Sergey Nikolaievich Obolensky (15 December 1909, Pirogovo, Tula province, Russian Empire – November 9, 1992, Belgium) was a Russian priest of the Russian Catholic Church of the Byzantine rite, Ph.D, member of the Russian apostolate and activist of the Russian diaspora.

Biography

edit

Born in 1909 in the family of Orthodox princes Obolensky, from 1925 in exile in France, where, together with his father Nikolai Leonidovich Obolensky adopted Catholicism. He went to the Benedictines, where studied philosophy, and in 1943 he defended his doctoral degree from Pontifical Atheneum of St. Anselm in Rome. From 1935 he studied at Russicum.
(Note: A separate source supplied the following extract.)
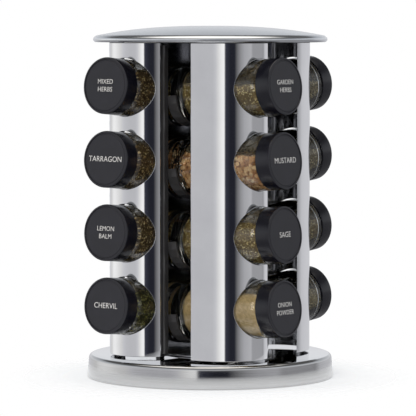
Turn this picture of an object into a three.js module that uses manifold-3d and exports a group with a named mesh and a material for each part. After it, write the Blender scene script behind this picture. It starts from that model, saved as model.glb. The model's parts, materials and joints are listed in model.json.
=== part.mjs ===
// Revolving spice carousel: sixteen glass jars in a tower of four curved steel panels, turning on a ball bearing.
// Units are millimetres, +Z is up, and the origin is where the tower's axis meets the table.
//
// Each column of jars has a frame of its own: u runs outwards from the tower's axis, v runs a quarter turn
// anticlockwise from u, and z is up. The jars lie beside their column's u axis, so the columns make a pinwheel.

import * as THREE from 'three';
import { mergeVertices } from 'three/addons/utils/BufferGeometryUtils.js';
import Module from 'manifold-3d';

// ---- Driving dimensions ----

const gap = 0.3;                  // between pieces that touch
const columns = 4;
const rows = 4;
const firstHeading = 232;         // degrees from +X to the first column's u axis

const baseRadius = 95;
const baseTaper = 1.3;            // the base's wall leans in by this much at the top
const baseEdge = 3;               // rounded top edge
const baseSheet = 1.2;
const baseFloorThickness = 2;
const footHeight = 2;
const footRadius = 7;
const footInset = 19;             // foot centre in from the base's edge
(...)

Ordained priest in 1940, Obolensky was sent to Paris, where he taught at Saint George Boarding in Meudon. He was also a member of the Congress of Russian Catholics in 1950 in Rome. Obolensky taught courses on the history of Russian literature and philosophy in Rome, Meudon and Bergamo. He worked as an expert on the Soviet Union in NATO. He was also author of books on the Soviet economy, translated the correspondence of Joseph Stalin, Franklin Roosevelt and Winston Churchill, and the memoirs of Georgy Zhukov and was engaged in the Soviet dissident literature. He died in 1992 in Belgium, the home of his sister.